The artistic focal point for Tróndur Patursson is also the sea yet here it is more about the cosmic experience of our connection to nature, which the artist-turned-adventurer has experienced on his own epic sea voyages. Arnold Vegghamar has developed his form of expression from, originally, naturalistic landscapes moving towards powerful colouristic expressionism to his present simple and unostentatious style where he reinterprets the well-known theme of the Faroese village by the ocean with inspiration from his own surroundings at Viðareiði. He has repeatedly simplified this motif  -- an iconic theme which features in many paintings which hang in many islanders’ homes. 



Faroese visual art has never been as diverse or as exuberant as it is today. Given the size of the Faroe Islands, there is an unusually large number of talented visual artists working and exhibiting in the country. Several artists work across different genres and combine them, for example, Tóroddur Poulsen has produced a number of graphic series at Steinprent which have become classics within Faroese contemporary art. His approach to art is simultaneously sarcastic and heartfelt -- his lithography and paintings are elegant and anarchic at the same time whilst pictorial elements and handwritten words and sentences flow together in a poetic universe. 

Randi Samsonsen crochets and knits the most wonderfully soft and organic sculptures which make the material itself the key player in the expression of her work. She experiments with fixed parameters, exhibiting her work, for example, in unusual locations such as a supermarket, a swimming pool and a library. 

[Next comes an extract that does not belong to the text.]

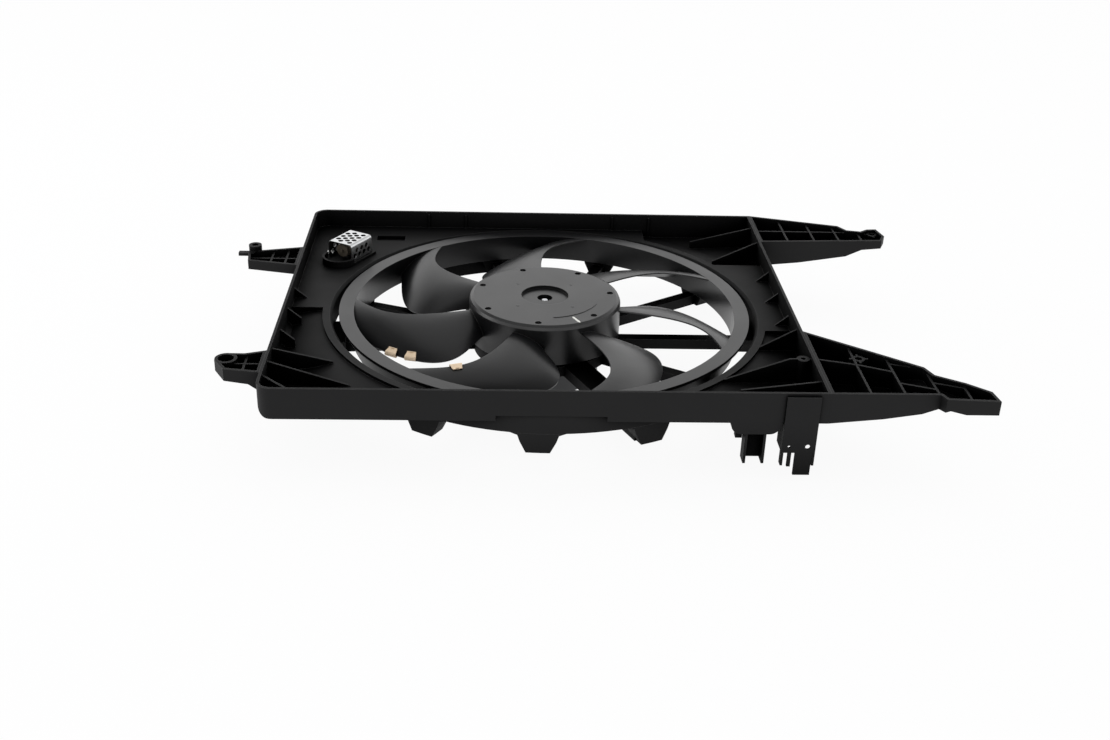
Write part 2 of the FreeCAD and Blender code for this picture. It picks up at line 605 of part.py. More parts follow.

The choice of material is also significant in the reliefs of Jóhan Martin Christiansen which consist of plaster casts with pieces of cardboard. This clash of materials lends a contradictory association to the idea of hard and soft, strong and fragile, yet there is also a poetic presence to his work and its titles through the multifaced technical use of installation, sculpture and video. Through his exploration of materials, the essence of man and the force of nature, Jóhan Martin Christiansen’s work is in line with that of several other young artists who have been inspired by him. Alda Mohr Eyðunardottir, for example, employs eco-criticism, poetry and a steely determination to include natural materials on their own terms. However, the work of Anný Djurhuus Øssursdóttir contains a note of humour and whimsical surrealism in its execution – as well as a much-needed tender look at nature and ourselves.


Hansina Iversen paints non-figurative images with partially transparent and opaque organic forms that appear to oscillate back and forth before the viewer depending on where one focuses one’s gaze. All in all, these images are very sensual and corporeal – not least in the way the paint is applied to the canvas in strokes from which we sense the artist’s movements. Working with Jóhan Martin Christiansen, Iversen created the Lonely Hearts exhibition at the MEST shipyard in 2018 which concentrated on the ephemeral element of art – once the exhibition closed, all works were disposed of and painted over. The transitory, short-lived element of things also characterises paintings by Rannvá Kunoy which emit an unusual glow as a result of the use of a special iridescent crystal pigment that changes colour according to the light in the room and the position of the viewer. These works appear immaterial in their substance yet also demonstrate the hand of a technically competent artist who is able to portray a sense of a frame around a pictorial space of great depth through the use of uneven markings around the edges of paintings. The surface of the image is bursting with signs and marks which give the impression that something is about to appear or disappear.